[Scripts that build objects]
>> Begin

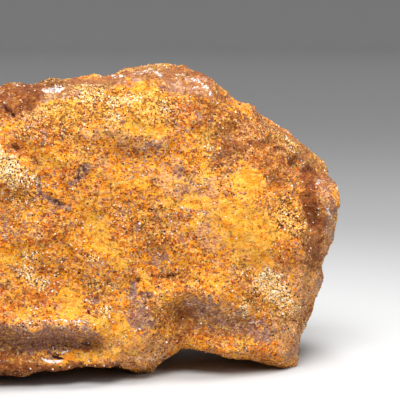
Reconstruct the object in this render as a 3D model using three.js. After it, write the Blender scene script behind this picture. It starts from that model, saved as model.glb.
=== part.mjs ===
// A rough iron meteorite, standing on its long edge: one stone, one solid.
//
// Millimetres, +Z up. The origin is on the ground under the middle of the stone. X runs along its
// length, and Y through its thickness, from the broad front face (-Y) to the back (+Y). The outline
// and the forms are laid out round a core a little to the left, and the stone is moved at the end.
//
// The stone is a slab. Its edge line is an outline in X and Z, and each half of its thickness closes
// over that outline as a superellipse. Swells and hollows of known place and size are then raised or
// sunk along the slab's outward direction, and shallow thumbprint hollows cover the whole. What would
// reach below the ground is cut off level, which gives the stone its flat feet.

import * as THREE from "three";
import { mergeVertices } from "three/addons/utils/BufferGeometryUtils.js";

// ---- Driving dimensions ----

const FACES_ALONG = 38; // grid cells over the stone's length, its thickness and its height
const FACES_THROUGH = 17;
const FACES_UP = 27;

const CORE = { x: 0, z: 41 }; // the point that the outline is measured from
const FRONT_DEPTH = 24; // from the middle of the slab to its front and to its back
const BACK_DEPTH = 26;
const YAW = 0.2; // how far the middle of the slab goes back for each millimetre to the right
const LEAN = 0.05; // and for each millimetre up
const MIDDLE = { x: 1.48, y: -1.05 }; // the middle of the whole stone, which goes over the origin
const BACK_SQUARENESS = 2.5; // superellipse exponents: 2 is round, more is flatter with a tighter edge
const FRONT_SQUARENESS = { top: 5.5, bottom: 3.7, left: 3.0, right: 3.2 };

// The edge line, [x, z], from the left end over the top, down the right end and back underneath.
const OUTLINE = [
  [-62, 42],
  [-61, 54],
  [-56, 65],
  [-47, 72],
  [-38, 76.4],
  [-30, 78.8],
  [-21, 78.2],
  [-11, 79.8],
  [-3, 81.6],
  [4, 84.7],
  [11, 85.2],
  [20, 82],
  [27, 80.2],
  [31.5, 75.5],
  [39, 70],
  [49, 64.4],
  [54.2, 58.4],
  [56.7, 53.2],
  [59.4, 48],
  [61, 42],
  [60.4, 35],
  [58.3, 28],
  [56.8, 20],
  [54.3, 13],
  [52.3, 6],
  [48.7, 0.5],
  [38, 0.6],
  [30, 3.5],
  [22, 5.3],
  [16.5, 5.3],
  [11.5, 3.4],
  [5, 0],
  [-8, -0.6],
  [-24, 0],
  [-38, 2],
  [-49, 6],
  [-57, 15],
  [-61, 28],
];

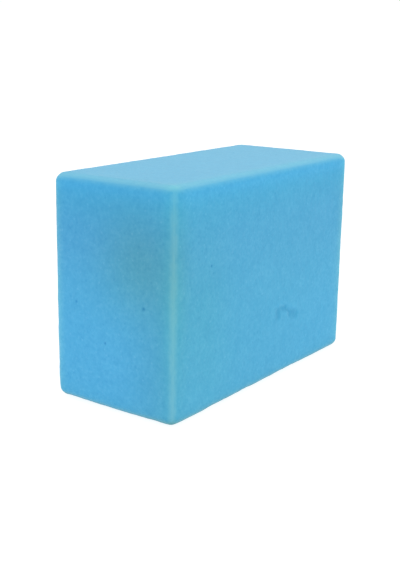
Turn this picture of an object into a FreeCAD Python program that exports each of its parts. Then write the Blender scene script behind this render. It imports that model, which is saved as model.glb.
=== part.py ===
import FreeCAD, Part
import math
import os

# Hand sanding block: a resilient foam core with an abrasive coat on each of its six faces.
#
# Frame, in millimetres: +Z up, X along the length, Y through the depth. The origin is the middle of the
# underside, and the block stands on one of its two long narrow sides. The front is the broad face at -Y.

# Driving dimensions
LENGTH = 100.0           # X, the long side of the broad faces
DEPTH = 45.0             # Y, between the two broad faces: what the hand grips
HEIGHT = 69.0            # Z, the short side of the broad faces
EDGE_RADIUS = 3.0        # outer rounding of the twelve edges and the eight corners
COAT_THICKNESS = 0.5     # abrasive coat on the flat of a face
TIP_COVER = 0.05         # how far the foam's corner tips stay below the block's own rounding
BARE_EDGE = 0.8          # strip of bare foam along the middle of each rounded edge

HALF_SIZES = FreeCAD.Vector(LENGTH / 2, DEPTH / 2, HEIGHT / 2)
CENTRE = FreeCAD.Vector(0, 0, HEIGHT / 2)

# A coat's name, and the outward direction of the face that it covers
COATS = {
    "front_abrasive_coat": FreeCAD.Vector(0, -1, 0),
    "back_abrasive_coat": FreeCAD.Vector(0, 1, 0),
    "left_abrasive_coat": FreeCAD.Vector(-1, 0, 0),
    "right_abrasive_coat": FreeCAD.Vector(1, 0, 0),
    "top_abrasive_coat": FreeCAD.Vector(0, 0, 1),
    "bottom_abrasive_coat": FreeCAD.Vector(0, 0, -1),
}


def core_edge_radius():
    """The foam's own edge radius, smaller than the block's, so that the coats thin out over the edges.

    On a corner's diagonal a rounding of radius r lies r * (sqrt(3) - 1) inside the sharp corner, and the
    foam's sharp corner lies COAT_THICKNESS * sqrt(3) inside the block's.
    """
    return EDGE_RADIUS - (COAT_THICKNESS * math.sqrt(3) - TIP_COVER) / (math.sqrt(3) - 1)


def rounded_box(inset, radius):
    """A box that lies the inset inside the block's faces, with all of its edges rounded."""
    margin = FreeCAD.Vector(inset, inset, inset)
    size = (HALF_SIZES - margin) * 2
    box = Part.makeBox(size.x, size.y, size.z, CENTRE - HALF_SIZES + margin)
    return box.makeFillet(radius, box.Edges)


def in_plane_axes(normal):
    """The two row axes that lie in a face."""
    axes = [FreeCAD.Vector(1, 0, 0), FreeCAD.Vector(0, 1, 0), FreeCAD.Vector(0, 0, 1)]
    return [axis for axis in axes if abs(axis.dot(normal)) < 0.5]


def half_size_along(direction):
    """Half of the block's size along a row axis, which may point either way."""
    return abs(HALF_SIZES.dot(direction))


def rectangle(middle, first_axis, first_half, second_axis, second_half):
    """A closed rectangular wire around a middle point."""
    corners = []
    for first, second in ((-1, -1), (1, -1), (1, 1), (-1, 1)):
        corners.append(middle + first_axis * (first * first_half) + second_axis * (second * second_half))
    return Part.makePolygon(corners + corners[:1])


def face_sector(normal):
    """The frustum in front of a face that its coat may fill.

    Its sides lean in at 45 degrees, along the planes that halve the block's edges, and stand back from
    them by half of the bare strip. It runs from inside the foam to just outside the block.
    """
    first_axis, second_axis = in_plane_axes(normal)
    setback = BARE_EDGE / 2 * math.sqrt(2)
    wires = []
    for depth in (2 * EDGE_RADIUS, -EDGE_RADIUS):
        middle = CENTRE + normal * (half_size_along(normal) - depth)
        first_half = half_size_along(first_axis) - setback - depth
        second_half = half_size_along(second_axis) - setback - depth
        wires.append(rectangle(middle, first_axis, first_half, second_axis, second_half))
    return Part.makeLoft(wires, True, True)


def foam_core():
    """The block of foam, which every coat is bonded to."""
    return rounded_box(COAT_THICKNESS, core_edge_radius())


def abrasive_coat(normal, skin):
    """One face's coat: the part of the skin around the foam that lies in the face's sector."""
    return skin.common(face_sector(normal))


def single_solid(shape):
    """The one solid of a shape that must hold just one."""
    if len(shape.Solids) != 1:
        raise ValueError("expected one solid, found %d" % len(shape.Solids))
    return shape.Solids[0]


def main():
    os.makedirs("parts", exist_ok=True)
    core = foam_core()
    skin = rounded_box(0, EDGE_RADIUS).cut(core)
    nodes = {"foam_core": core}
    for name, normal in COATS.items():
        nodes[name] = abrasive_coat(normal, skin)
    for name, shape in nodes.items():
        solid = single_solid(shape)
        solid.exportStep("parts/%s.step" % name)
        print("%-22s %9.1f mm3" % (name, solid.Volume))


main()
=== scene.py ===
import itertools
import math

import bmesh
import bpy
import numpy as np
from mathutils import Matrix, Vector


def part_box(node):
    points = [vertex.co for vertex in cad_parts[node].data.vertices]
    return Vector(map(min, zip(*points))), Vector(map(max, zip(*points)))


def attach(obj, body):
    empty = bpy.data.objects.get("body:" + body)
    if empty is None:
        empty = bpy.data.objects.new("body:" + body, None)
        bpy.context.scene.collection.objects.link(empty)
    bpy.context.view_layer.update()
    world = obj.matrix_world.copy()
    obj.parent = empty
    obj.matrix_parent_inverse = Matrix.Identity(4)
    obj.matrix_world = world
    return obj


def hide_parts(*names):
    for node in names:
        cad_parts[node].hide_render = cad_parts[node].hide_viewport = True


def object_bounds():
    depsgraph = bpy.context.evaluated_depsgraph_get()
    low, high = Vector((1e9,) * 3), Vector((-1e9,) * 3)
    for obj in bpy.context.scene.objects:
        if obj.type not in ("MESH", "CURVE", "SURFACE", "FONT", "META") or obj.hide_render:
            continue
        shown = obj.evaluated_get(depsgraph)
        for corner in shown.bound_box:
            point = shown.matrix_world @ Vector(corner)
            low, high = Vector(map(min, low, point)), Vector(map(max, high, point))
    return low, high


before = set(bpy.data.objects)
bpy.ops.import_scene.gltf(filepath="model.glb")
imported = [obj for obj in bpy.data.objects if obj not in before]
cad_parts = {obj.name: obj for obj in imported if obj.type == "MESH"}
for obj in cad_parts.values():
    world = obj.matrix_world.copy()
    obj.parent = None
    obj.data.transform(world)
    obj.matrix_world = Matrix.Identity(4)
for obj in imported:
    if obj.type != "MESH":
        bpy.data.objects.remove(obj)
cad_low, cad_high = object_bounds()

# A sanding block: a foam block with a coat of abrasive grain on each face. Every piece is a dense mesh on
# the block's rounded box, raised and lowered by the grain, pits and dents that the real surface has.
# Lengths are in metres, and MM turns millimetres into them.
MM = 0.001

# The rounded box that the pieces follow
LOW = np.array(cad_low)
HIGH = np.array(cad_high)
CENTRE = (LOW + HIGH) / 2
HALF = (HIGH - LOW) / 2
EDGE_RADIUS = 3.0 * MM
FOAM_LOW = np.array(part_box("foam_core")[0])
COAT_DEPTH = float(FOAM_LOW[0] - LOW[0])

# Coats and foam
GRID = 0.28 * MM               # spacing of a coat's outer mesh
LINING_STEP = 5                # cells of the outer mesh to one of the hidden inner mesh
COAT_REACH = math.radians(37)  # how far round an edge a coat goes; the two sides of an edge meet at 45
COAT_RAGGED = 0.05             # how much that reach wanders along an edge
COAT_RAGGED_CELL = 2.2 * MM
BORDER_DIP = 0.01 * MM         # how far a coat sinks at its border
BORDER_THICKNESS = 0.1 * MM
FOAM_DIP = 0.03 * MM           # how far the bare foam lies below the block's rounding
FOAM_FLAT_GRID = 0.7 * MM
FOAM_ARC_CELLS = 12            # cells of the foam's mesh from the flat of a face to the middle of an edge
WELD_DISTANCE = 0.001 * MM
SHARP_ANGLE = math.radians(60)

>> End

> [EXERCISE GOAL]
Emit only the lines from the one containing "Turn this picture" through the one containing "over the edges.", copied exactly.

> [CORRECT ANSWER]
Turn this picture of an object into a FreeCAD Python program that exports each of its parts. Then write the Blender scene script behind this render. It imports that model, which is saved as model.glb.
=== part.py ===
import FreeCAD, Part
import math
import os

# Hand sanding block: a resilient foam core with an abrasive coat on each of its six faces.
#
# Frame, in millimetres: +Z up, X along the length, Y through the depth. The origin is the middle of the
# underside, and the block stands on one of its two long narrow sides. The front is the broad face at -Y.

# Driving dimensions
LENGTH = 100.0           # X, the long side of the broad faces
DEPTH = 45.0             # Y, between the two broad faces: what the hand grips
HEIGHT = 69.0            # Z, the short side of the broad faces
EDGE_RADIUS = 3.0        # outer rounding of the twelve edges and the eight corners
COAT_THICKNESS = 0.5     # abrasive coat on the flat of a face
TIP_COVER = 0.05         # how far the foam's corner tips stay below the block's own rounding
BARE_EDGE = 0.8          # strip of bare foam along the middle of each rounded edge

HALF_SIZES = FreeCAD.Vector(LENGTH / 2, DEPTH / 2, HEIGHT / 2)
CENTRE = FreeCAD.Vector(0, 0, HEIGHT / 2)

# A coat's name, and the outward direction of the face that it covers
COATS = {
    "front_abrasive_coat": FreeCAD.Vector(0, -1, 0),
    "back_abrasive_coat": FreeCAD.Vector(0, 1, 0),
    "left_abrasive_coat": FreeCAD.Vector(-1, 0, 0),
    "right_abrasive_coat": FreeCAD.Vector(1, 0, 0),
    "top_abrasive_coat": FreeCAD.Vector(0, 0, 1),
    "bottom_abrasive_coat": FreeCAD.Vector(0, 0, -1),
}


def core_edge_radius():
    """The foam's own edge radius, smaller than the block's, so that the coats thin out over the edges.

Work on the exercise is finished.